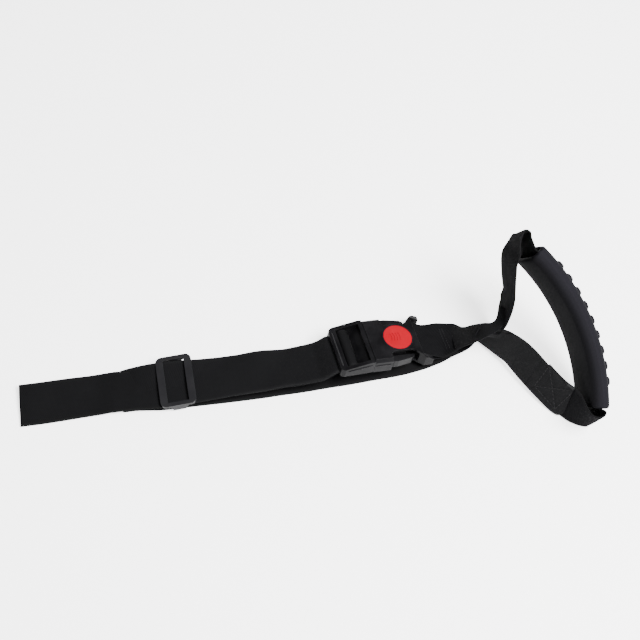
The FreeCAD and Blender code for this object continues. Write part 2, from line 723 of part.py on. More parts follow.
tail_end = driving_sizes["tail_end"]
tail_lean = [slider_across, slider_across, Vector(0.0, 0.99, 0.10), Vector(-0.02, 0.99, 0.12)]
tail = run([tail_run[-1][0], Vector(-250.0, -7.4, 5.0), Vector(-259.0, -8.2, 3.4), Vector(-270.0, -9.0, 2.8),
            Vector(-290.0, -9.8, 2.8), Vector(tail_end, -9.6, 3.0)], tail_lean)[1:]
strap_line = strap_leg + strap_band + under + on_floor + fold_stations + front_run + wrap + tail_run[1:] + tail
add_shape("main_strap", ribbon(strap_line, driving_sizes["webbing_width"], web))

# handle webbing: from under the box of stitches round the bottom turn, through the grip, over the peak,
# down the upper leg and the band, round the housing's bar and back under itself
half_turn = half_angle + 0.2
grip_down = grip_turn.multVec(Vector(0, 0, -1))


def in_grip(angle):
    angle = math.radians(angle)
    radius = driving_sizes["grip_radius"]
    return (grip_lay.multVec(Vector(radius * math.cos(angle), radius * math.sin(angle), 0)), grip_down)


grip_run = [in_grip(-half_turn + 2 * half_turn * step / 10) for step in range(11)]
start = leg[-5:]
bottom_turn = route([(start[-1][0], start[-1][1]), (Vector(131.2, -91.4, 19.2), Vector(-0.28, 0.05, -0.96)),
                     (Vector(135.4, -98.2, 19.4), Vector(-0.12, 0.12, -0.98)),
                     (Vector(139.8, -104.0, 19.4), Vector(0.04, 0.2, -0.975)),
                     (Vector(143.8, -106.2, 19.5), Vector(0.1, 0.27, -0.955)),
                     (Vector(146.0, -104.2, 19.9), Vector(0.1, 0.33, -0.935)),
                     (Vector(145.4, -100.4, 21.2), Vector(-0.03, 0.42, -0.905)),
                     (grip_run[0][0], grip_down)], 2.5)[1:-1]
band_out = layered(band[::-1], -step_up)
band_out[0] = (band_out[0][0] + Vector(0.1, 1.8, 0.8), band_out[0][1])
peak = route([(grip_run[-1][0], grip_down), (Vector(105.2, 20.4, 101.4), Vector(-0.13, 0.5, -0.85)),
              (Vector(103.0, 26.6, 107.2), Vector(-0.09, 0.49, -0.87)),
              (Vector(100.4, 29.6, 110.0), Vector(-0.15, 0.49, -0.86)),
              (Vector(97.4, 27.2, 108.8), Vector(-0.1, 0.51, -0.86)),
              (Vector(94.0, 22.0, 105.6), Vector(-0.1, 0.58, -0.8)),
              (Vector(91.8, 16.6, 99.5), Vector(-0.07, 0.72, -0.69)),
              (Vector(91.0, 12.6, 90.5), Vector(-0.06, 0.82, -0.56)),
              (Vector(91.0, 8.4, 80.0), Vector(-0.05, 0.9, -0.42)),
              (Vector(91.4, 3.6, 68.0), Vector(-0.02, 0.94, -0.33)),
              (Vector(90.6, -2.0, 51.0), Vector(0.12, 0.94, -0.31)),
              (Vector(88.2, -2.8, 37.6), Vector(0.1, 0.9, -0.42)),
              (Vector(84.4, -4.0, 28.0), Vector(-0.08, 0.76, -0.64)),
              (band_out[0][0], band[-1][1])], 3.0)[1:-1]
loop_left = plain(bar_front)
loop = [at(buckle_lay, plain(bar_back) + 1.5, bar_web_top), at(buckle_lay, plain(bar_front) + 0.8, bar_web_top)]
loop += bend(buckle_lay, (loop_left + 0.8, (bar_web_top + bar_web_low) / 2), (bar_web_top - bar_web_low) / 2,
             120, 120, 4)
loop += [at(buckle_lay, plain(bar_front) + 0.8, bar_web_low), at(buckle_lay, plain(bar_back) + 1.5, bar_web_low)]
handle_line = start + bottom_turn + grip_run + peak + band_out + loop + band[:3]
add_shape("handle_webbing", ribbon(handle_line, driving_sizes["webbing_width"], web))

document.recompute()


def write(names):
    os.makedirs("parts", exist_ok=True)
    for thing in document.Objects:
        if "Invalid" in thing.State or "Error" in thing.State:
            raise RuntimeError(f"{thing.Name} did not rebuild: {thing.State}")
    for name in names:
        thing = document.getObject(name)
        shape = checked(thing.Shape, name)
        print(name, "solids", len(shape.Solids), "volume", round(shape.Volume, 1), "box",
              [round(value, 1) for value in (shape.BoundBox.XMin, shape.BoundBox.XMax, shape.BoundBox.YMin,
                                             shape.BoundBox.YMax, shape.BoundBox.ZMin, shape.BoundBox.ZMax)])
        shape.exportStep(f"parts/{name}.step")


write(["female_housing", "male_half", "latch_arm_left", "latch_arm_right", "release_button", "button_spring",
       "slider", "grip", "main_strap", "handle_webbing"])
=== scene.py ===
# Grab strap: woven straps, a side-release buckle, a slider and a moulded grip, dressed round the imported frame
import itertools
import math

import bmesh
import bpy
from mathutils import Matrix, Vector, noise


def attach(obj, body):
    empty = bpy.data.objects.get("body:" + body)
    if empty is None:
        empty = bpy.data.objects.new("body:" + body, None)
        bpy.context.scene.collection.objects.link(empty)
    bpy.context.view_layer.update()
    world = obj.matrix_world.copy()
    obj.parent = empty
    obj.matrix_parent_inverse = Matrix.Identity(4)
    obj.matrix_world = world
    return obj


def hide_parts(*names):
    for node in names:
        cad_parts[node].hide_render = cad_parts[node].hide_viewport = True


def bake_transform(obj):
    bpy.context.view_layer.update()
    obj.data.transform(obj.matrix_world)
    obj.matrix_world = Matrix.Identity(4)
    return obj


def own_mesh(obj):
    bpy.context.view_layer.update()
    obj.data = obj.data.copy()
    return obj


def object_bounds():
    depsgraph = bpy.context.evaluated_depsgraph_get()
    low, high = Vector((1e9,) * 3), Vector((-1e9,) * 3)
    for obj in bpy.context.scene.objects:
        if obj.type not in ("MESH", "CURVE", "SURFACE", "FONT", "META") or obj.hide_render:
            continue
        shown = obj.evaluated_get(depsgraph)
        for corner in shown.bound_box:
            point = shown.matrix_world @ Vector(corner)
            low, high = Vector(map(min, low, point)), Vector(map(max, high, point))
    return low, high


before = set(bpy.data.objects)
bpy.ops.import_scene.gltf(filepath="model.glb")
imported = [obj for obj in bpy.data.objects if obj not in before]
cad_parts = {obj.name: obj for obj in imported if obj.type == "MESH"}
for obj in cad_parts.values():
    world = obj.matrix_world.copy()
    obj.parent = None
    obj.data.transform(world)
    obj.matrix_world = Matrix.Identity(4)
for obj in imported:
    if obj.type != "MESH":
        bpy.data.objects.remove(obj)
cadBox = [list(corner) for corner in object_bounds()]
print("frame loaded:", len(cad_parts), "nodes")

# camera, floor and light
view = {
    "place": (-0.06488, -0.47805, 0.96354),
    "turn": (30.0, 0.0, -9.0),
    "lens": 70.875,
    "sensor": 36.0,
}
studio = {
    "floorColour": (0.95, 0.95, 0.955, 1.0),
    "floorMottle": (0.92, 0.92, 0.93, 1.0),
    "floorSize": 6.0,
    "floorGap": 0.0001,
    "skyColour": (1.0, 1.0, 1.0, 1.0),
    "skyStrength": 0.5,
    "floorGlow": 2.2,
    "lamps": {  # name: (place, width, watts)
        "keyRight": ((0.75, -0.5, 1.5), 0.8, 118.0),
        "leftEdge": ((-1.3, 0.7, 0.7), 0.5, 1.0),
    },
}


def makeCamera():
    lens = bpy.data.cameras.new("camera")
    lens.lens = view["lens"]
    lens.sensor_width = view["sensor"]
    camera = bpy.data.objects.new("camera", lens)
    camera.location = view["place"]
    camera.rotation_euler = [math.radians(angle) for angle in view["turn"]]
    bpy.context.collection.objects.link(camera)
    bpy.context.scene.camera = camera


def makeLamps():
    world = bpy.data.worlds.new("studio")
    world.use_nodes = True
    background = world.node_tree.nodes["Background"]
    background.inputs["Color"].default_value = studio["skyColour"]
    background.inputs["Strength"].default_value = studio["skyStrength"]
    bpy.context.scene.world = world
    for name, (place, width, watts) in studio["lamps"].items():
        lamp = bpy.data.lights.new(name, "AREA")
        lamp.size = width
        lamp.energy = watts
        thing = bpy.data.objects.new(name, lamp)
        thing.location = place
        thing.rotation_euler = (-Vector(place)).to_track_quat("-Z", "Y").to_euler()
        bpy.context.collection.objects.link(thing)


# shader building: one class for sockets, one for materials
class Wire:
    def __init__(self, finish, socket):
        self.finish = finish
        self.socket = socket

    def maths(self, operation, *values):
        return self.finish.node("Math", {"operation": operation}, dict(enumerate(values)))

    def __add__(self, other):
        return self.maths("ADD", self, other)

    __radd__ = __add__

    def __sub__(self, other):
        return self.maths("SUBTRACT", self, other)

    def __rsub__(self, other):
        return self.maths("SUBTRACT", other, self)

    def __mul__(self, other):
        return self.maths("MULTIPLY", self, other)

    __rmul__ = __mul__

    def __truediv__(self, other):
        return self.maths("DIVIDE", self, other)

    def sine(self):
        return self.maths("SINE", self)

    def size(self):
        return self.maths("ABSOLUTE", self)

    def whole(self):
        return self.maths("FLOOR", self)

    def power(self, exponent):
        return self.maths("POWER", self, exponent)

    def clamped(self, low, high):
        return self.finish.node("Clamp", {}, {"Value": self, "Min": low, "Max": high})


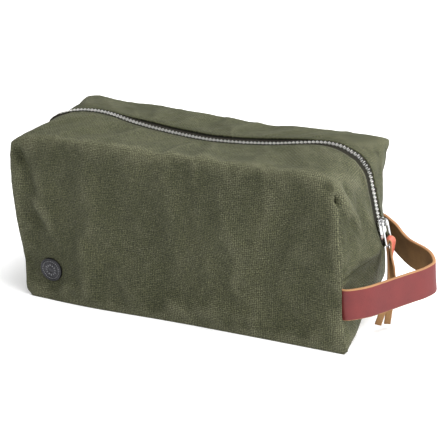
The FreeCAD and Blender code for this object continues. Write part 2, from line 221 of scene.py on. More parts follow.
def wall_grid(loop):
    """The wall's (x, z) grid that meets the loop on all four sides."""
    n, m = COLUMNS, ROWS
    bottom = loop[:n + 1]
    right = loop[n:n + m + 1]
    top = loop[n + m:2 * n + m + 1][::-1]
    left = np.vstack([loop[2 * n + m:], loop[:1]])[::-1]
    u = np.linspace(0, 1, n + 1)[:, None, None]
    v = ROW_PLACES[None, :, None]
    grid = (1 - v) * bottom[:, None] + v * top[:, None] + (1 - u) * left[None] + u * right[None]
    grid -= ((1 - u) * (1 - v) * bottom[0] + u * (1 - v) * bottom[-1] + (1 - u) * v * top[0]
             + u * v * top[-1])
    return grid


def wall_y(side, x, z):
    """The front wall bows out low down; the back one leans in, most at the handle end."""
    if side < 0:
        bow = 4.6 + 3.2 * np.exp(-((x + 80) / 60) ** 2)
        return -HALF_DEPTH - bow * ease(40, 0, z) + 1.0 * ease(90, 128, z)
    lean = (2 + 6 * ease(-90, 0, x) + 4 * ease(90, 126, x)) * ease(50, 121, z)
    return HALF_DEPTH - lean


def lip_offset(side, mid):
    """How far the canvas lip stays from the zip's centre line, all round the middle loop."""
    x, z = mid[:, 0], mid[:, 1]
    middle = ease(-85, -45, x) * ease(110, 60, x)
    if side < 0:
        gap = 3.4 + 3.0 * ease(75, 118, x)
    else:
        gap = 4.4 + 0.6 * middle + 1.6 * ease(112, 130, x)
    foot = np.where(x > 0, ZIP_FOOT_Z, ZIP_FOOT_LEFT_Z)
    return gap * ease(0, 6, z - foot)


def outward(loop):
    """Unit normal of a closed (x, z) loop, pointing out of the bag."""
    along = unit(np.roll(loop, -1, 0) - np.roll(loop, 1, 0))
    return np.stack([along[:, 1], -along[:, 0]], 1)


class Bag:
    """The whole canvas skin as one net: points, faces, and where each face belongs."""

    def __init__(self):
        self.points = []
        self.faces = []
        self.side = []
        self.uv = []
        self.rings = {}
        self.mid = perimeter(MID_RIGHT, MID_TOP, MID_LEFT)
        self.sway = look_up(ZIP_SWAY, self.mid[:, 0]) * ease(100, 118, self.mid[:, 1])
        self.normal = outward(self.mid)
        self.offset = {side: lip_offset(side, self.mid) for side in (-1, 1)}
        for side in (-1, 1):
            self.add_half(side)
        self.points = np.array(self.points)
        self.side = np.array(self.side)

    def add_half(self, side):
        """A wall's grid, and the rings from its edge to the middle of the bag."""
        edge = perimeter(*((EDGE_RIGHT, EDGE_TOP, EDGE_LEFT) if side < 0
                           else (BACK_RIGHT, BACK_TOP, BACK_LEFT)))
        grid = wall_grid(edge)
        wall = np.empty((COLUMNS + 1, ROWS + 1), int)
        for i in range(COLUMNS + 1):
            for j in range(ROWS + 1):
                wall[i, j] = len(self.points)
                x, z = grid[i, j]
                self.points.append((x, wall_y(side, x, z), z))
        rings = np.empty((len(edge), RINGS + 1), int)
        rings[:, 0] = np.concatenate([wall[:-1, 0], wall[-1, :-1], wall[:0:-1, -1],
                                      wall[0, :0:-1]])
        offset = self.offset[side]
        x, z = self.mid.T
        lift = CHAIN_LIFT + (2.6 * ease(-85, -40, x) * ease(105, 60, x) if side > 0 else 0)
        lift = lift - 1.7 * ease(-110, -128, x) * ease(90, 115, z)
        lip = self.mid + self.normal * (lift * ease(0, 3, offset))[:, None]
        for k in range(len(edge)):
            edge_y = wall_y(side, *edge[k])
            for r in range(1, RINGS + 1):
                q = r / RINGS
                curve = 0 if k <= COLUMNS else 0.25 if side > 0 and k < COLUMNS + ROWS else 1
                share = q + curve * (q * q * (3 - 2 * q) - q)
                if r == RINGS and side > 0 and offset[k] == 0:
                    rings[k, r] = self.rings[-1][k, r]
                    continue
                x, z = (1 - share) * edge[k] + share * lip[k]
                rings[k, r] = len(self.points)
                lip_y = self.sway[k] + side * offset[k]
                self.points.append((x, (1 - q) * edge_y + q * lip_y, z))
        self.rings[side] = rings
        self.add_faces(side, wall, rings)

    def add_faces(self, side, wall, rings):
        """Faces in skin order, with thread coordinates unrolled from the wall's plane."""
        faces = []
        kinds = []
        for i in range(COLUMNS):
            for j in range(ROWS):
                faces.append([wall[i, j], wall[i + 1, j], wall[i + 1, j + 1], wall[i, j + 1]])
                kinds.append("wall")
        count = len(rings)
        around = ["base"] * COLUMNS + ["right"] * ROWS + ["top"] * COLUMNS + ["left"] * ROWS
        for k, kind in enumerate(around):
            following = (k + 1) % count
            for r in range(RINGS):
                faces.append([rings[following, r], rings[k, r], rings[k, r + 1],
                              rings[following, r + 1]])
                kinds.append(kind)
        for face, kind in zip(faces, kinds):
            if side > 0:
                face = face[::-1]
            self.faces.append(face)
            self.side.append(side)
            for v in face:
                x, y, z = self.points[v]
                deep = HALF_DEPTH - abs(y)
                self.uv.append({"wall": (x, z), "top": (x, z + deep), "base": (x, z - deep),
                                "right": (x + deep, z), "left": (x - deep, z)}[kind])

    def lips(self):
        """Point numbers along both lips of the zip's slot."""
        return np.concatenate([self.rings[s][self.offset[s] > 0, -1] for s in (-1, 1)])


def neighbour_average(count, faces):
    """Function that gives the mean of each point's neighbours."""
    quads = np.array(faces)
    pairs = np.vstack([quads[:, [i, (i + 1) % 4]] for i in range(4)])
    pairs = np.unique(np.sort(pairs, 1), axis=0)
    degree = np.bincount(pairs.ravel(), minlength=count).astype(float)

    def average(values):
        table = values.reshape(count, -1)
        total = np.empty_like(table)
        for c in range(table.shape[1]):
            total[:, c] = (np.bincount(pairs[:, 0], table[pairs[:, 1], c], count)
                           + np.bincount(pairs[:, 1], table[pairs[:, 0], c], count))
        return (total / degree[:, None]).reshape(values.shape)

    return average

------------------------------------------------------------

PROBLEM TO WORK ON
Only the lines from the one holding "for name in" through the one holding "shown = obj.evaluated_get(depsgraph)" are wanted; retype them exactly.

COMPLETE ANSWER
    for name in names:
        thing = document.getObject(name)
        shape = checked(thing.Shape, name)
        print(name, "solids", len(shape.Solids), "volume", round(shape.Volume, 1), "box",
              [round(value, 1) for value in (shape.BoundBox.XMin, shape.BoundBox.XMax, shape.BoundBox.YMin,
                                             shape.BoundBox.YMax, shape.BoundBox.ZMin, shape.BoundBox.ZMax)])
        shape.exportStep(f"parts/{name}.step")


write(["female_housing", "male_half", "latch_arm_left", "latch_arm_right", "release_button", "button_spring",
       "slider", "grip", "main_strap", "handle_webbing"])
=== scene.py ===
# Grab strap: woven straps, a side-release buckle, a slider and a moulded grip, dressed round the imported frame
import itertools
import math

import bmesh
import bpy
from mathutils import Matrix, Vector, noise


def attach(obj, body):
    empty = bpy.data.objects.get("body:" + body)
    if empty is None:
        empty = bpy.data.objects.new("body:" + body, None)
        bpy.context.scene.collection.objects.link(empty)
    bpy.context.view_layer.update()
    world = obj.matrix_world.copy()
    obj.parent = empty
    obj.matrix_parent_inverse = Matrix.Identity(4)
    obj.matrix_world = world
    return obj


def hide_parts(*names):
    for node in names:
        cad_parts[node].hide_render = cad_parts[node].hide_viewport = True


def bake_transform(obj):
    bpy.context.view_layer.update()
    obj.data.transform(obj.matrix_world)
    obj.matrix_world = Matrix.Identity(4)
    return obj


def own_mesh(obj):
    bpy.context.view_layer.update()
    obj.data = obj.data.copy()
    return obj


def object_bounds():
    depsgraph = bpy.context.evaluated_depsgraph_get()
    low, high = Vector((1e9,) * 3), Vector((-1e9,) * 3)
    for obj in bpy.context.scene.objects:
        if obj.type not in ("MESH", "CURVE", "SURFACE", "FONT", "META") or obj.hide_render:
            continue
        shown = obj.evaluated_get(depsgraph)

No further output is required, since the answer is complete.